*What the task requires*: In the listing below, find the line holding "imported = [obj" and the line holding "sensor_width = 36.0". Write out those two lines and all lines between, exactly, and nothing more.

(Stored items from a collection)

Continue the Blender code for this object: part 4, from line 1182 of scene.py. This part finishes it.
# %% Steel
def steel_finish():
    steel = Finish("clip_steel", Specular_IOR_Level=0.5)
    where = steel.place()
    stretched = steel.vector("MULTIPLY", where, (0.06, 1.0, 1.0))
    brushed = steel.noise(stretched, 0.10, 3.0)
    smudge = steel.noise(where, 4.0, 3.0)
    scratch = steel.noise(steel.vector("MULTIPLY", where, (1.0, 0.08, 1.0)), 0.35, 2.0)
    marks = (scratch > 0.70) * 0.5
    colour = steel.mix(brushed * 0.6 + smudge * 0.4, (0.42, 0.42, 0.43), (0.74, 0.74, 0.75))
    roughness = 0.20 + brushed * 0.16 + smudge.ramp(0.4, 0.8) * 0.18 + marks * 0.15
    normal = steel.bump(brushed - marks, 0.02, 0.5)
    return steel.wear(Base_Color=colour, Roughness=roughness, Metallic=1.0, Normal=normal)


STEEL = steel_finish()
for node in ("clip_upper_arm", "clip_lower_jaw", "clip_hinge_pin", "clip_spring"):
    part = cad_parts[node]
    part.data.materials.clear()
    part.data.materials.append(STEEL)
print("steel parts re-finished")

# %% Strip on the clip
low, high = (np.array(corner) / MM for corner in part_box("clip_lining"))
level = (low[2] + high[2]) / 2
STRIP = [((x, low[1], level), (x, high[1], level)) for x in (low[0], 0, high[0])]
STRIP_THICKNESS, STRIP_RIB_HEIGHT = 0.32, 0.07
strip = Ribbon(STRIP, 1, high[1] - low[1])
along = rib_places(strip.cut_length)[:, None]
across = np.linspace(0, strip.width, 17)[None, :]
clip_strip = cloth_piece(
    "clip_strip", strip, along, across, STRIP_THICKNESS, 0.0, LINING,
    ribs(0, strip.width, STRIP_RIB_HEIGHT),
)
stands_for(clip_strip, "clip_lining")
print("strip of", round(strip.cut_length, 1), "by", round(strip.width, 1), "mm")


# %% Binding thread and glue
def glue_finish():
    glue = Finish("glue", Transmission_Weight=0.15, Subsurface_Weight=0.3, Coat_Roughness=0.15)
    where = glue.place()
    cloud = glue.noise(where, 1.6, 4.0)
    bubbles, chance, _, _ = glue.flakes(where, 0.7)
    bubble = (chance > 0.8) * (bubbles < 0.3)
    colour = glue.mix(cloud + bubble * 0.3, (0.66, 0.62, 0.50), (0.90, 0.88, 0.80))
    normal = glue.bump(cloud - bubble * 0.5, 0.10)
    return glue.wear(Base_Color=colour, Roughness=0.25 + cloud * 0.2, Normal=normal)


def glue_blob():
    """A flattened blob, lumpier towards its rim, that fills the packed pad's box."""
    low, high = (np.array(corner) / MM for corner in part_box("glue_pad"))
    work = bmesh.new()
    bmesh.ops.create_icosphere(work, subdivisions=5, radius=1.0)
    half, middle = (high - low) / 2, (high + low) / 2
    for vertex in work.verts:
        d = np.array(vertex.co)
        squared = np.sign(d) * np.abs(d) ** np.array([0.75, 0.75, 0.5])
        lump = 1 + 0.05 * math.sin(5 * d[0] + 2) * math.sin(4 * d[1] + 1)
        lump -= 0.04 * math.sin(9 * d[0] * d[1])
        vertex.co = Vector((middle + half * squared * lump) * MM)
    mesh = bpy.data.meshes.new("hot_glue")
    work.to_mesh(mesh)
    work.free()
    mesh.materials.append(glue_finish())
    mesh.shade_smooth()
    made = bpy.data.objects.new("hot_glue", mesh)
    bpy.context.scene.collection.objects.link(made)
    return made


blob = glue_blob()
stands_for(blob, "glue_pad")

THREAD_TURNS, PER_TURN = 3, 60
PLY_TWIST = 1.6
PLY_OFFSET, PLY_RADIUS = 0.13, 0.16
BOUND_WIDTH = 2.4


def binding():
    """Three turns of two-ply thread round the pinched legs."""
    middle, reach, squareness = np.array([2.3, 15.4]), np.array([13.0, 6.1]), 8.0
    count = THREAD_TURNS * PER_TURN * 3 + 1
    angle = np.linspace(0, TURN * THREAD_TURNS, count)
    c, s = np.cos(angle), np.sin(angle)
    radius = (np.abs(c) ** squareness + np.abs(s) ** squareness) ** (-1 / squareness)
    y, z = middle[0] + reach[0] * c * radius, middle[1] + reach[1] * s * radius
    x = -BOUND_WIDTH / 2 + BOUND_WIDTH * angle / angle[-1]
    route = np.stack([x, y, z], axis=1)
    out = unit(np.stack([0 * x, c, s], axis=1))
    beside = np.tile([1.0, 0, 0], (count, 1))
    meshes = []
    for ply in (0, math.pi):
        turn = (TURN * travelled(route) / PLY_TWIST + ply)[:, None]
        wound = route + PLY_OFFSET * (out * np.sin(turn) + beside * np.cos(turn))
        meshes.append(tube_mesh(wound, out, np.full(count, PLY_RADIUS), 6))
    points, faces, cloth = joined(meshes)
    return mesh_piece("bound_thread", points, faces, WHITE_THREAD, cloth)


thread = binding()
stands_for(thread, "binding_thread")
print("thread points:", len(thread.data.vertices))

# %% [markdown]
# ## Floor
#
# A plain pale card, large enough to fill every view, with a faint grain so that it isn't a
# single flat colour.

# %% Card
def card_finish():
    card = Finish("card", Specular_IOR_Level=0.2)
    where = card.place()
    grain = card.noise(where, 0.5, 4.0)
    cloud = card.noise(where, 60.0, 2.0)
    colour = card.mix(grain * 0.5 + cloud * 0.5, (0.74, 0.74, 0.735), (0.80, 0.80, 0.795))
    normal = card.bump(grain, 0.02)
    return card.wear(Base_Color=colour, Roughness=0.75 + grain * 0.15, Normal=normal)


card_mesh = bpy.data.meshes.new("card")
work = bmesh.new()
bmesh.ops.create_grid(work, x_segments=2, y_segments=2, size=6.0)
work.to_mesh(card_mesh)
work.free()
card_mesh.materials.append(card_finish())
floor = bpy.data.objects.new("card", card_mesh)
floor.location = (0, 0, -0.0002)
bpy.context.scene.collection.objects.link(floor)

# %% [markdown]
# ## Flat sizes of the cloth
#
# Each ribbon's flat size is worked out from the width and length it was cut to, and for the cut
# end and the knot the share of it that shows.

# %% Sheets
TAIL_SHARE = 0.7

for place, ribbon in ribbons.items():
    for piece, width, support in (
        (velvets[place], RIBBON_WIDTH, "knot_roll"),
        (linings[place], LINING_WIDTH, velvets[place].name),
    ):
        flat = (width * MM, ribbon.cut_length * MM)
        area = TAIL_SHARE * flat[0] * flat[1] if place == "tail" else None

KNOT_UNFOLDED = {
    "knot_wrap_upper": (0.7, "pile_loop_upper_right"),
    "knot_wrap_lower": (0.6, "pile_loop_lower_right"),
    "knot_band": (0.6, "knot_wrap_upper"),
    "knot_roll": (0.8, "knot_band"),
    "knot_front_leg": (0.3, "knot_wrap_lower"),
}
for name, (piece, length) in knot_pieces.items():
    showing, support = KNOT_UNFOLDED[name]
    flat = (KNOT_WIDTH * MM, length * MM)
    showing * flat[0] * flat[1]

---

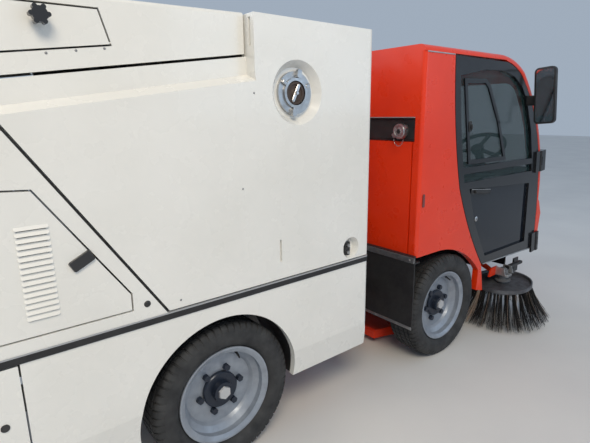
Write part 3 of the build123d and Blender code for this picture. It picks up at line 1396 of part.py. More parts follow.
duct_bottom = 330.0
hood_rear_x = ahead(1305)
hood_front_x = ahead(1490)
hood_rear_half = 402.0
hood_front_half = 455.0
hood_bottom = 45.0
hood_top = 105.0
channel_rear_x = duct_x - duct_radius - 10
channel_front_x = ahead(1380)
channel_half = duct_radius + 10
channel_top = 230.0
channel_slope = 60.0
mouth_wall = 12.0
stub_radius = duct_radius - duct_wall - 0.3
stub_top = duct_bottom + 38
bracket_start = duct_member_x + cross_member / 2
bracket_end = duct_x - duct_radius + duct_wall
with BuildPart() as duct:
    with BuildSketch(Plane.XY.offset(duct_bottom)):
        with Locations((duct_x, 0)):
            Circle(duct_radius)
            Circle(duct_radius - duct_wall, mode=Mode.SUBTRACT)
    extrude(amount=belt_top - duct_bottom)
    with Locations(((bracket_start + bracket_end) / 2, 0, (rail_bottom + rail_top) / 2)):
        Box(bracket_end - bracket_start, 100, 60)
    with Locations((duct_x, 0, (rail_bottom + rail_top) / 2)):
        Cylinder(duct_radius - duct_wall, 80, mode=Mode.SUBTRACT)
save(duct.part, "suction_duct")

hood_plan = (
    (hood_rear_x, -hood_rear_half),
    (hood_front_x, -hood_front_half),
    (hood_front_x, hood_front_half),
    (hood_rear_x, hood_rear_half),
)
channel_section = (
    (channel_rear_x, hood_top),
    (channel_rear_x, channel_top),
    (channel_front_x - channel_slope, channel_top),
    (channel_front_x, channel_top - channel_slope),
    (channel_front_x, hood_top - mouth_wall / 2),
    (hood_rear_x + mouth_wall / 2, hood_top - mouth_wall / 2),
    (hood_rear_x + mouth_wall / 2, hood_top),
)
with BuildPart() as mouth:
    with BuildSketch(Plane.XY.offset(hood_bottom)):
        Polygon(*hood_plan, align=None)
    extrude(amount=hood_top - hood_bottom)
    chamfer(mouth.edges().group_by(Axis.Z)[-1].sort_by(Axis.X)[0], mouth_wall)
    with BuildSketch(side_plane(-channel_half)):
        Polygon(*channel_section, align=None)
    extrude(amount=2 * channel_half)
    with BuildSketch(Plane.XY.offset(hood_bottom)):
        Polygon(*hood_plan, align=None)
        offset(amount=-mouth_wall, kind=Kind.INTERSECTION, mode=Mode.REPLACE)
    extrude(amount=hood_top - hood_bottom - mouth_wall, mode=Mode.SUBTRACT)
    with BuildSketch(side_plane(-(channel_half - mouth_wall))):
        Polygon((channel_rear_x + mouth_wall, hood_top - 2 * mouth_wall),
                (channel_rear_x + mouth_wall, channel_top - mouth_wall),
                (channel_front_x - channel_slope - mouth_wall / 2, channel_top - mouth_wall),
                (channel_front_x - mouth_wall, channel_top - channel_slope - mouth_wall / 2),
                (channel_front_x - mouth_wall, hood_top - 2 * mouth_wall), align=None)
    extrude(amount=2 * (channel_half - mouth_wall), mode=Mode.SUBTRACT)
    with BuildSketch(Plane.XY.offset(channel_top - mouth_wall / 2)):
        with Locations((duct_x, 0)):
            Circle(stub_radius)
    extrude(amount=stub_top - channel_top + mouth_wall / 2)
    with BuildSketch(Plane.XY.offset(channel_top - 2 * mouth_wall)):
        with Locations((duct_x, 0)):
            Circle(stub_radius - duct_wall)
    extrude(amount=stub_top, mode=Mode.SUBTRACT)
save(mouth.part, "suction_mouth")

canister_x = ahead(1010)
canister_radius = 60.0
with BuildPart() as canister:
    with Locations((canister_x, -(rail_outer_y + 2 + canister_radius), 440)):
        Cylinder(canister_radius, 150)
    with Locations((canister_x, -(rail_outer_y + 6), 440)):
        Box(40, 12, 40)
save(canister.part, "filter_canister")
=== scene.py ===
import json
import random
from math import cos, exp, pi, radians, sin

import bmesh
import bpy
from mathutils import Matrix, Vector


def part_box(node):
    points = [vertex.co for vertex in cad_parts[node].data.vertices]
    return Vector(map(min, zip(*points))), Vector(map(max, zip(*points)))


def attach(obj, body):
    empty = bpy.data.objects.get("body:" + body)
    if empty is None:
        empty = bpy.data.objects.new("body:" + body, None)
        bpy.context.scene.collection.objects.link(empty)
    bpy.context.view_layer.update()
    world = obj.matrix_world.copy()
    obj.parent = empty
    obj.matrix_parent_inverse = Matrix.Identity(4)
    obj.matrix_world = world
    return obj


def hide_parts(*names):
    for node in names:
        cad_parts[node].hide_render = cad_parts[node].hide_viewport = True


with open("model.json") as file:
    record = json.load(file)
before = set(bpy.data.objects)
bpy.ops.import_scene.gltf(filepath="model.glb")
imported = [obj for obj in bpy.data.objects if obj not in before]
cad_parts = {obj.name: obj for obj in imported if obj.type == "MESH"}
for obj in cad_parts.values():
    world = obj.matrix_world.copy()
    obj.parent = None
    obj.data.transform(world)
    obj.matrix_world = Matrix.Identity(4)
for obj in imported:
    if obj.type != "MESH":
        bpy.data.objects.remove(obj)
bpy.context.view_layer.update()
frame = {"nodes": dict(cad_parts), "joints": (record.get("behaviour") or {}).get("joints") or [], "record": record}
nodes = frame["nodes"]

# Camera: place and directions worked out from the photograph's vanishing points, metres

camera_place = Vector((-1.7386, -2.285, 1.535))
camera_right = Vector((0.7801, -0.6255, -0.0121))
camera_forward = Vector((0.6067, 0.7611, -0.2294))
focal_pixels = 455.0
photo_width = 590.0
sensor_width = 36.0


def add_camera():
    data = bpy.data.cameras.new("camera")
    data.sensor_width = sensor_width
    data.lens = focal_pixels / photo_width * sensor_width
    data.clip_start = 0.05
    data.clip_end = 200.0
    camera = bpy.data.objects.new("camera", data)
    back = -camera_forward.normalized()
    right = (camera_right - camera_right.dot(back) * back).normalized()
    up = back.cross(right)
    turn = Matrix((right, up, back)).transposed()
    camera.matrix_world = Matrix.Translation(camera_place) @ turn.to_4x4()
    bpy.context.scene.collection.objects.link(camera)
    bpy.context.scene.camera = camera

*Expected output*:
imported = [obj for obj in bpy.data.objects if obj not in before]
cad_parts = {obj.name: obj for obj in imported if obj.type == "MESH"}
for obj in cad_parts.values():
    world = obj.matrix_world.copy()
    obj.parent = None
    obj.data.transform(world)
    obj.matrix_world = Matrix.Identity(4)
for obj in imported:
    if obj.type != "MESH":
        bpy.data.objects.remove(obj)
bpy.context.view_layer.update()
frame = {"nodes": dict(cad_parts), "joints": (record.get("behaviour") or {}).get("joints") or [], "record": record}
nodes = frame["nodes"]

# Camera: place and directions worked out from the photograph's vanishing points, metres

camera_place = Vector((-1.7386, -2.285, 1.535))
camera_right = Vector((0.7801, -0.6255, -0.0121))
camera_forward = Vector((0.6067, 0.7611, -0.2294))
focal_pixels = 455.0
photo_width = 590.0
sensor_width = 36.0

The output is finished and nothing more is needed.